EXERCISE REQUIREMENTS ▸ Reproduce exactly the lines from the one containing "scene.py on. This part finishes it." down to the one containing "# wall already", including both of those lines, and nothing else.

Extracted data entries
* START *

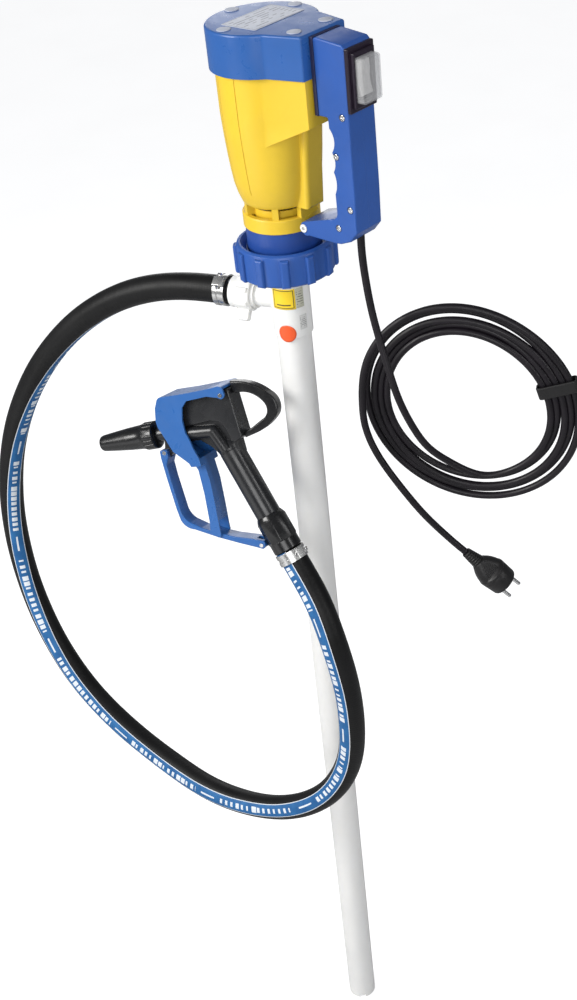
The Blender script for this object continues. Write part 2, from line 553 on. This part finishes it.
mm = 0.001
az = math.radians(198)
E = np.array([math.cos(az), math.sin(az), 0.0])
lo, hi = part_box("union_gasket")
LVL = (lo.z + hi.z) / 2
NAT = np.array([43.36, -88.94, 950.73])
NX = np.array([-0.90002, -0.38501, -0.20426])
NZ = np.array([-0.29408, 0.19057, 0.93659])
NZ -= NX * (NX @ NZ)
NZ /= np.linalg.norm(NZ)
NY = np.cross(NZ, NX)
ND = np.array([0.3685, 0, 0.9296])
ND /= np.linalg.norm(ND)
DN = NX * ND[0] + NZ * ND[2]
P0 = NAT + NX * -0.5
HOSE = [(-135.3, -44.8, 1240.1), (-195.2, -67.0, 1226.4), (-250.0, -88.3, 1197.7), (-298.0, -107.5, 1157.6),
        (-339.1, -124.2, 1109.4), (-373.2, -138.0, 1055.3), (-399.8, -149.4, 996.5), (-417.2, -158.8, 934.1),
        (-423.9, -166.8, 869.5), (-418.1, -173.9, 804.7), (-399.9, -180.0, 742.2), (-369.9, -184.2, 684.2),
        (-328.6, -185.7, 633.5), (-277.2, -183.5, 593.1), (-218.7, -178.8, 564.1), (-156.3, -173.8, 545.0),
        (-91.7, -169.3, 535.6), (-26.5, -159.3, 538.3), (36.8, -141.9, 554.8), (89.9, -118.8, 594.0), (120.1,
        -102.4, 655.8), (130.3, -100.1, 722.8), (129.4, -101.6, 788.3), (117.4, -103.9, 852.6), (88.5, -96.6,
        903.0)]
e0 = np.array([E[0] * 77, E[1] * 77, LVL * 1000])
hose_path, hose_run = spline([e0, e0 + E * 20] + [np.array(p) for p in HOSE] + [P0 - DN * 14, P0 + DN * 4.2], E, DN, 2.2)
hose_path *= mm
hose_run = hose_run * mm
t = np.gradient(hose_path, axis=0)
t /= np.linalg.norm(t, axis=1)[:, None]
# the layline faces the middle of the loop and turns slowly round the hose on the way
TURN = (120, 118, 95, 66, 47, 16, 9, 11, 17, 14, 12, 16)
middle = np.array([-0.150, -0.150, 0.880])
toward = np.array([0.5994, -0.5734, 0.5585])
side = []
for i in range(len(hose_path)):
    w = middle - hose_path[i]
    w -= t[i] * (w @ t[i])
    w /= np.linalg.norm(w)
    c = toward - t[i] * (toward @ t[i])
    c -= w * (c @ w)
    c /= np.linalg.norm(c)
    turn = math.radians(float(np.interp(hose_run[i] / hose_run[-1], (0.0, 0.10, 0.20, 0.30, 0.38, 0.50, 0.60, 0.66, 0.72, 0.80, 0.90, 1.0), TURN)))
    side.append(w * math.sin(turn) + c * math.cos(turn))
side = np.array(side)
ker = np.hanning(121)
ker /= ker.sum()
pad = np.vstack([np.repeat(side[:1], 60, 0), side, np.repeat(side[-1:], 60, 0)])
side = np.stack([np.convolve(pad[:, k], ker, "valid") for k in range(3)], -1)
side -= t * np.sum(side * t, 1)[:, None]
side /= np.linalg.norm(side, axis=1)[:, None]
hose = pipe("hose_skin", hose_path, hose_run, (t, side, np.cross(t, side)), 16.5 * mm, 56, bore=9.5 * mm,
            wobble=lambda s, a: 0.004 * math.sin(s * 61.0) + 0.003 * math.sin(s * 23.0 + 1.0) - 0.004)
hose.data.materials.append(M["hose"])
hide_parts("discharge_hose")
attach(hose, "pump")

ce, se = math.cos(math.radians(45.176)), math.sin(math.radians(45.176))
EC = np.array([se, -ce, 0.0])
ES = np.array([ce, se, 0.0])
ZU = np.array([0, 0, 1.0])


def on_coil(rho, ang, c):
    rho = rho * (1 - 0.05 * math.sin(2 * ang))
    return EC * 78 + ES * 191.5 + ZU * 1119.0 + ES * (0.985 * rho * math.cos(ang)) + ZU * (1.057 * rho * math.sin(ang)) + EC * (c + 0.29 * rho * math.cos(ang))


cord_pts = [(114.9, 0, 1352), (114.5, 0, 1332), (116.0, 1.5, 1292), (121.0, 3.0, 1252), (130.3, 3.5, 1215),
            (140.5, 2.6, 1185), (148.4, 4.8, 1155.5), (157.2, 16.3, 1114.9), (165.6, 36.6, 1075.5), (179.2, 59.2, 1048.5)]
turns = 4.715
for i in range(77):
    tt = turns * i / 76
    ang = math.radians(280) + 2 * math.pi * tt
    c = 2.8 * math.sin(ang + 0.6) + 2.2 * math.sin(2 * ang + 1.0)
    if tt < 0.3:
        c += 7 * (1 - tt / 0.3) ** 2
    if tt > turns - 0.3:
        c += 14 * ((tt - turns + 0.3) / 0.3) ** 2
    # the loops wander and cross a little, but lie side by side where the tie holds them
    off = (ang - math.radians(17) + math.pi) % (2 * math.pi) - math.pi
    loose = (1 - math.exp(-off * off / 0.35)) * min(1, tt / 0.4) * min(1, (turns - tt) / 0.4)
    run = 2 * math.pi * tt
    rho = 87.0 + 7.6 * tt + loose * (0.9 * math.sin(0.61 * run + 0.4) + 0.6 * math.sin(1.43 * run + 2.2))
    c += loose * 3.0 * math.sin(0.47 * run + 1.1)
    cord_pts.append(tuple(on_coil(rho, ang, c)))
PD = np.array([0.52744, 0.43982, -0.72689])
PD /= np.linalg.norm(PD)
PLUG = np.array([184.8, 72.4, 913.5])
cord_pts += [(91.2, 9.7, 1096.3), (100.8, 11.8, 1066.7), (115.2, 17.6, 1037.9), (131.7, 26.7, 1007.6), (147.1, 39.6, 975.7),
             (162.0, 55.8, 944.9), tuple(PLUG + PD * 1.0)]
cord_path, cord_run = spline(cord_pts, np.array([-0.02, 0, -1.0]), PD, 3.2)
cord_path *= mm
cord_run = cord_run * mm
cord = pipe("cord_skin", cord_path, cord_run, frames(cord_path, (0.3, 1, 0.1)), 4.25 * mm, 20)
cord.data.materials.append(M["cord"])
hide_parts("power_cord")
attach(cord, "pump")

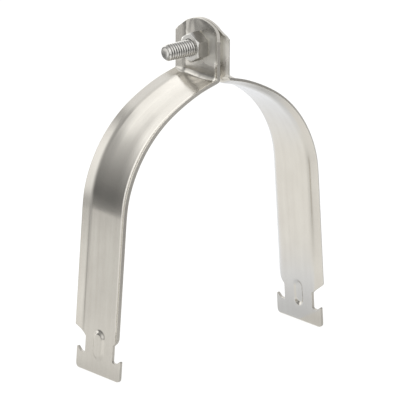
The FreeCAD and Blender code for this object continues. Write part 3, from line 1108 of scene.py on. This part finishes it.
def floor_level(azimuth, place):
    from_foot = math.hypot(abs(place.x) - FOOT_X, max(0.0, abs(place.y) - FOOT_HALF_Y)) * 1000
    level = between(from_foot, NEAR_FOOT)
    level += (between(from_foot, BEHIND_LEFT) - level) * inside(azimuth, 137.0, 178.0, 4.0, 6.0)
    if from_foot > 100:
        level -= 0.33 * inside(azimuth, 162.0, 171.0, 2.0, 2.0)
    if from_foot > 120:
        level -= 0.85 * inside(azimuth, 215.0, 248.0, 6.0, 6.0)
    return tinted(level, 1 - ease(azimuth, 75.0, 25.0))


reflector("floor_card", 0, 360, 180,
          [(0.002 + ring * RING_STEP, 0.0004) for ring in range(FLOOR_RINGS)],
          glowing("floor_light"), floor_level)

# %% [markdown]
# ## The lamp
# One large softbox overhead lights the floor and gives the clamp its faint shadow. The
# wall already gives the reflections, so the lamp is kept out of them.

# %% Softbox
SOFTBOX_PLACE = Vector((-0.1, 0.1, 1.1))
softbox_light = bpy.data.lights.new("softbox_top", "AREA")
softbox_light.shape = "RECTANGLE"
softbox_light.size, softbox_light.size_y = 1.2, 1.2
softbox_light.energy = 5.5
softbox = bpy.data.objects.new("softbox_top", softbox_light)
bpy.context.scene.collection.objects.link(softbox)
softbox.location = SOFTBOX_PLACE
softbox.rotation_euler = (-SOFTBOX_PLACE).to_track_quat("-Z", "Y").to_euler()
softbox.visible_glossy = False
print("softbox", softbox_light.energy, "W")

# %% [markdown]
# ## Camera
# The camera looks from the nut's side and a little above, from over two metres away, so
# that near and far edges stay almost parallel. Its angles and focal length were fitted to
# the strap's edges in the photograph, whose frame is 400 pixels wide.

# %% Camera
AZIMUTH, ELEVATION, ROLL = (math.radians(v) for v in (-40.3274, 17.382, 0.2778))
DISTANCE = 2.33144
AIM = Vector((-0.001168, 0, 0.000525))
FOCAL_PX, FRAME_PX, SENSOR_MM = 4900.89, 400, 36.0

back_dir = Vector((math.sin(AZIMUTH) * math.cos(ELEVATION),
                   -math.cos(AZIMUTH) * math.cos(ELEVATION), math.sin(ELEVATION)))
level_right = Vector((math.cos(AZIMUTH), math.sin(AZIMUTH), 0))
level_up = back_dir.cross(level_right)
right = level_right * math.cos(ROLL) + level_up * math.sin(ROLL)
upward = level_up * math.cos(ROLL) - level_right * math.sin(ROLL)

camera_data = bpy.data.cameras.new("camera")
camera_data.sensor_width = SENSOR_MM
camera_data.lens = FOCAL_PX / FRAME_PX * SENSOR_MM
camera_data.clip_end = 20.0
camera = bpy.data.objects.new("camera", camera_data)
bpy.context.scene.collection.objects.link(camera)
turned = Matrix((right, upward, back_dir)).transposed().to_4x4()
camera.matrix_world = Matrix.Translation(AIM + back_dir * DISTANCE) @ turned
bpy.context.scene.camera = camera
bpy.context.scene.view_settings.view_transform = "Standard"
print("lens", round(camera_data.lens, 1), "mm at", DISTANCE, "m")
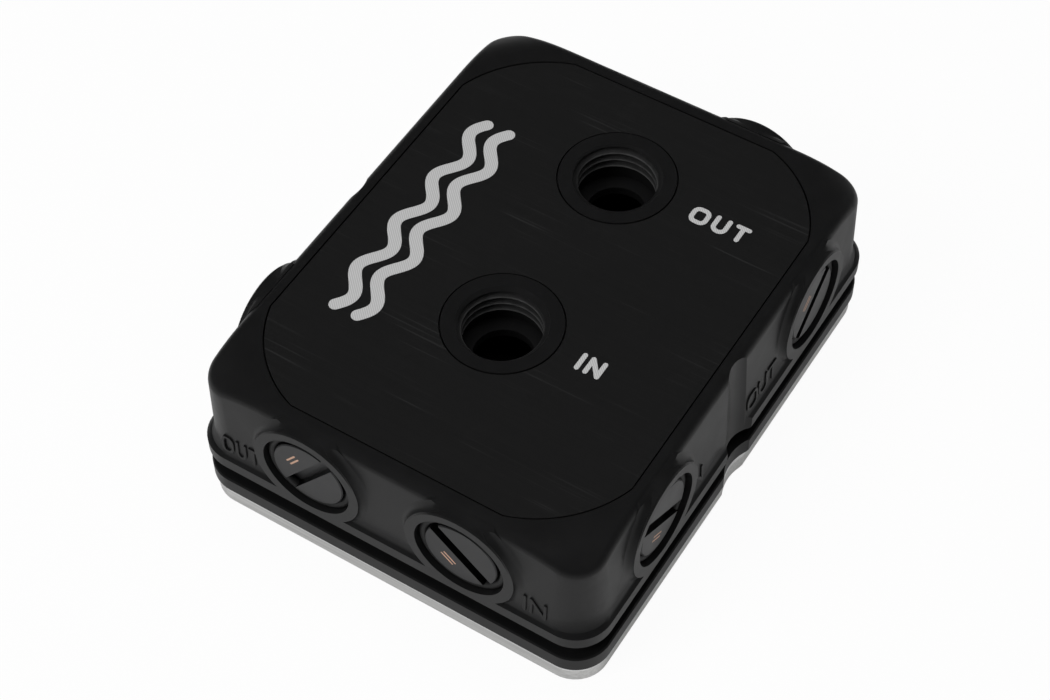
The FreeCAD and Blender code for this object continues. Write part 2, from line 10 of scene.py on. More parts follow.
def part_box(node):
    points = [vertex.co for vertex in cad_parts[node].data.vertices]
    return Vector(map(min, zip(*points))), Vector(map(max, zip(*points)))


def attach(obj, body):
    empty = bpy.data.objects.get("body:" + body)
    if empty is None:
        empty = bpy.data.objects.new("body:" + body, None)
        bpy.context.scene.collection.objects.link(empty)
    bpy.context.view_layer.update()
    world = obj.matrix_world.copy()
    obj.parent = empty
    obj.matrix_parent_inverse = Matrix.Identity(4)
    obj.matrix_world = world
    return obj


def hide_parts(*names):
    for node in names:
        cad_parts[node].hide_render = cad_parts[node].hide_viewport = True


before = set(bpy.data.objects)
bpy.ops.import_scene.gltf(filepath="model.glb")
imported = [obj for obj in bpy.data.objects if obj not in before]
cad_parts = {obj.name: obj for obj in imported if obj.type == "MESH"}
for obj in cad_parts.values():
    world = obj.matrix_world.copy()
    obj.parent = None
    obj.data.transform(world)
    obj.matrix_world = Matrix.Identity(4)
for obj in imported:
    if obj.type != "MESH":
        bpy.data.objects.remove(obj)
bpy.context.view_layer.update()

bl_info = {
    "name": "Cold plate dressing",
    "version": (1, 0, 0),
    "blender": (4, 5, 0),
    "location": "View3D > Sidebar > Cold Plate",
    "description": "Threads, lettering, seals, finishes and studio stage for a liquid cooling cold plate",
    "category": "Object",
}

MM = 0.001
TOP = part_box("top_panel")[1].z
HOUSING_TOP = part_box("housing")[1].z

# Axes of the two threaded ports on top, and the height of a crest at angle 0, just above the mouth
TOP_PORTS = (("in", 0.0, -10.2 * MM, 25.76 * MM), ("out", 0.0, 20.6 * MM, 26.16 * MM))
# Plugs round the sides: name, turn of the side about Z, place along the side, slot's angle
SIDE_PLUGS = (
    ("front_out", -90, -12.2 * MM, 53),
    ("front_in", -90, 12.2 * MM, -43),
    ("right_in", 0, -21.2 * MM, -31),
    ("right_out", 0, 21.2 * MM, 44),
    ("left_out", 180, 21.0 * MM, 18),
    ("back_out", 90, -12.3 * MM, -62),
)
# Crossing strokes of a letter lie this far under one another, so that they share no plane
STROKE_STEP = 0.003 * MM
# Painted highlight in the thread's grooves, where 1 is the painted highlight on its crests, the share of
# the thread's depth above which the crest highlight sets in, and how many mouth depths down it starts
GROOVE_HIGHLIGHT = 0.25
CREST_HIGHLIGHT_FROM = 0.8
HIGHLIGHT_STARTS_BELOW = 0.8
# The thread's rounded saw: slope, flat of its grooves and sharpness of its crests
SAW_SLOPE, SAW_FLAT, SAW_POWER = 1.14, 0.02, 1.4
# The thread piece's outer skin lies this far outside its root, and its top this far under the rim
THREAD_SKIN = 0.03 * MM
THREAD_DROP = 0.01 * MM

# The moulded wall: the height of its foot, its inset from the flange and its lean
WALL_FOOT = 11.9 * MM
WALL_INSET = 0.7 * MM
WALL_DRAFT = math.radians(2.9)
LETTER_FOOT = 12.75 * MM
# Words on the wall: piece, word, turn of the side, start along it in mm, narrowing across, and gap
# between letters in mm
WALL_WORDS = (
    ("front_out", "OUT", -90, -27.2, 0.6, 0.3),
    ("front_in", "IN", -90, 21.65, 0.95, 0.5),
    ("right_in", "IN", 0, -13.3, 0.95, 0.5),
    ("right_out", "OUT", 0, 2.9, 0.93, 0.25),
    ("left_out", "OUT", 180, 2.9, 0.93, 0.25),
    ("back_out", "OUT", 90, -2.2, 0.78, 0.25),
)
# Words on the top: word and its lower left corner
TOP_WORDS = (("OUT", 12.15 * MM, 18.9 * MM), ("IN", 12.1 * MM, -11.75 * MM))
TOP_LETTER_GAP = 0.62 * MM
# Marks go this far into what they lie on, and their crowns are rounded by a share of their relief
SINK = 0.05 * MM
INLAY_ROUND, WALL_ROUND = 0.4, 0.3

# Wave lines on the panel
WAVE_MIDDLES = (-21.3 * MM, -17.6 * MM)
WAVE_HALF_LENGTH = 19.4 * MM
WAVE_SWING = 1.25 * MM
WAVE_LENGTH = 9.7 * MM
WAVE_WIDTH = 1.9 * MM

# Bars printed on the plugs: distances from the axis, half length, width, sink, relief and rounding
BAR_OFFSETS = (2.55 * MM, 3.25 * MM)
BAR_HALF_LENGTH = 1.1 * MM
BAR_WIDTH = 0.28 * MM
BAR_SINK = 0.02 * MM
BAR_RELIEF = 0.012 * MM
BAR_ROUND = 0.004 * MM

# The housing's edges are sharp where faces meet more steeply, and its flat faces outweigh its blends
SKIN_SHARP_FROM = math.radians(32)
FLAT_FACE_WEIGHT = 80

# Patterns of the finishes, as scales of noise per metre: broad mottle on mouldings, broad streaks,
# scratches and the patches that hold them on brushed metal, and breaks in the painted highlights
MOTTLE_SCALE = 260.0
BROAD_STREAK_SCALE = 420.0
SCRATCH_SCALE = 3300.0
PATCH_SCALE = 150.0
BREAK_SCALE = 900.0
# Painted highlight under the base plate's upper edge: heights where it starts and is full
EDGE_HIGHLIGHT_FROM, EDGE_HIGHLIGHT_TO = 2.3 * MM, 2.65 * MM
# Greys of the painted highlights on the thread and under the base plate's upper edge
THREAD_HIGHLIGHT_GREY, EDGE_HIGHLIGHT_GREY = 0.07, 0.95
MARK_COLOUR = (0.6, 0.37, 0.26)
BUMP_DISTANCE = 0.02 * MM

# Share of plain white that the floor shows to the eye and to mirrors
FLOOR_SEEN, FLOOR_MIRRORED = 0.95, 0.12
FLOOR_GREY = 0.82
FLOOR_RADIUS, FLOOR_DROP = 6.0, 0.05 * MM
TENT_RADIUS = 1.8
# Heights between which the tent darkens, and its shares of the set brightness there
TENT_LOW, TENT_HIGH = 0.3, 1.55
TENT_LOW_SHARE, TENT_HIGH_SHARE = 3, 0.75
# Lamps: name, place from the aim point and size in metres, and the setting that holds the power
LAMPS = (
    ("Top", (0.0, 0.0, 1.1), 0.8, "top_power"),
    ("Key", (-0.35, -0.75, 0.75), 0.5, "key_power"),
    ("Fill", (0.95, -0.15, 0.5), 0.5, "fill_power"),
)


# ---- Properties ---------------------------------------------------------------------------------


class ColdPlateThreads(bpy.types.PropertyGroup):
    """Sizes of the pipe threads in the two top ports."""

    root: FloatProperty(name="Root radius", description="Radius at the bottom of the thread",
                        default=6.56 * MM, unit="LENGTH", precision=5)
    crest: FloatProperty(name="Crest radius", description="Radius at the tip of the thread",
                         default=5.72 * MM, unit="LENGTH", precision=5)
    pitch: FloatProperty(name="Pitch", description="Rise of the thread in one turn",
                         default=1.337 * MM, unit="LENGTH", precision=6)
    depth: FloatProperty(name="Depth", description="How far the thread goes down",
                         default=4.7 * MM, unit="LENGTH", precision=5)
    mouth: FloatProperty(name="Mouth depth", description="Depth of the cone at the mouth",
                         default=0.75 * MM, unit="LENGTH", precision=5)


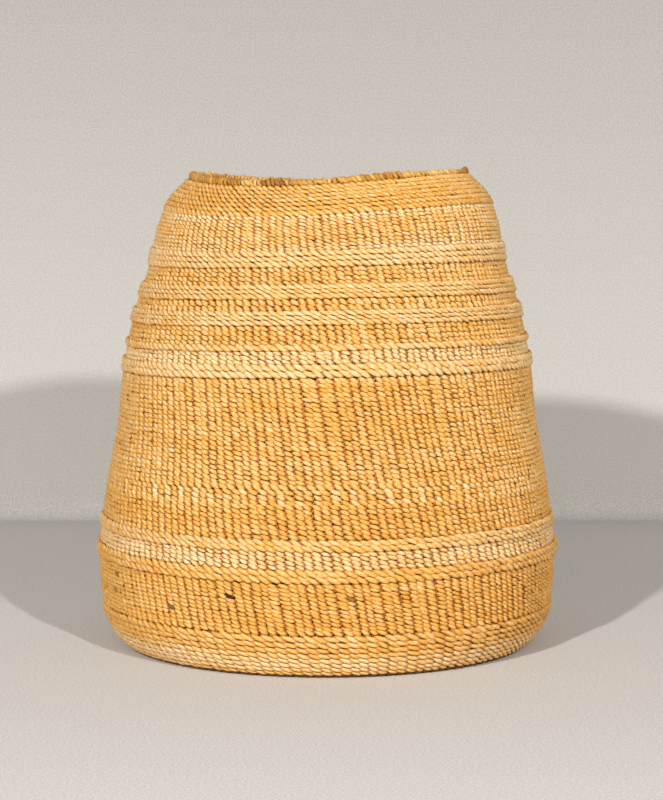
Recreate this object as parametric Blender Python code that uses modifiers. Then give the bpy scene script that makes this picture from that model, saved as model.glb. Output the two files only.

* END *

CORRECT RESPONSE ▸
The FreeCAD and Blender code for this object continues. Write part 3, from line 1108 of scene.py on. This part finishes it.
def floor_level(azimuth, place):
    from_foot = math.hypot(abs(place.x) - FOOT_X, max(0.0, abs(place.y) - FOOT_HALF_Y)) * 1000
    level = between(from_foot, NEAR_FOOT)
    level += (between(from_foot, BEHIND_LEFT) - level) * inside(azimuth, 137.0, 178.0, 4.0, 6.0)
    if from_foot > 100:
        level -= 0.33 * inside(azimuth, 162.0, 171.0, 2.0, 2.0)
    if from_foot > 120:
        level -= 0.85 * inside(azimuth, 215.0, 248.0, 6.0, 6.0)
    return tinted(level, 1 - ease(azimuth, 75.0, 25.0))


reflector("floor_card", 0, 360, 180,
          [(0.002 + ring * RING_STEP, 0.0004) for ring in range(FLOOR_RINGS)],
          glowing("floor_light"), floor_level)

# %% [markdown]
# ## The lamp
# One large softbox overhead lights the floor and gives the clamp its faint shadow. The
# wall already gives the reflections, so the lamp is kept out of them.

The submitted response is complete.